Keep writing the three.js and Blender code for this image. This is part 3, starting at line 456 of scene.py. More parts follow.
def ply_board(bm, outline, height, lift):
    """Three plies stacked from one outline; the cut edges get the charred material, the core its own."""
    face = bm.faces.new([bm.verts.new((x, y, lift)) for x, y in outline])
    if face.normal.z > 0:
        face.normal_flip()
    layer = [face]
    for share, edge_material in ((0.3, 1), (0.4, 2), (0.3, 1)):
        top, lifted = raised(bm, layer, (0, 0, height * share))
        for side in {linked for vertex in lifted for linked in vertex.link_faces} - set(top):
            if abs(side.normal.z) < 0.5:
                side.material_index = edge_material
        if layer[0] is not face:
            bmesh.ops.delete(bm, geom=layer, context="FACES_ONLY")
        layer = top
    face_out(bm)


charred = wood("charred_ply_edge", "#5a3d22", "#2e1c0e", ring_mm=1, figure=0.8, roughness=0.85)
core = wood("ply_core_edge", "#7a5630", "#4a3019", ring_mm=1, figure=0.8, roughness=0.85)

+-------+

WHAT THE TASK REQUIRES:
Would you give the material above again, complete and exact?

EXERCISE OUTPUT:
Keep writing the three.js and Blender code for this image. This is part 3, starting at line 456 of scene.py. More parts follow.
def ply_board(bm, outline, height, lift):
    """Three plies stacked from one outline; the cut edges get the charred material, the core its own."""
    face = bm.faces.new([bm.verts.new((x, y, lift)) for x, y in outline])
    if face.normal.z > 0:
        face.normal_flip()
    layer = [face]
    for share, edge_material in ((0.3, 1), (0.4, 2), (0.3, 1)):
        top, lifted = raised(bm, layer, (0, 0, height * share))
        for side in {linked for vertex in lifted for linked in vertex.link_faces} - set(top):
            if abs(side.normal.z) < 0.5:
                side.material_index = edge_material
        if layer[0] is not face:
            bmesh.ops.delete(bm, geom=layer, context="FACES_ONLY")
        layer = top
    face_out(bm)


charred = wood("charred_ply_edge", "#5a3d22", "#2e1c0e", ring_mm=1, figure=0.8, roughness=0.85)
core = wood("ply_core_edge", "#7a5630", "#4a3019", ring_mm=1, figure=0.8, roughness=0.85)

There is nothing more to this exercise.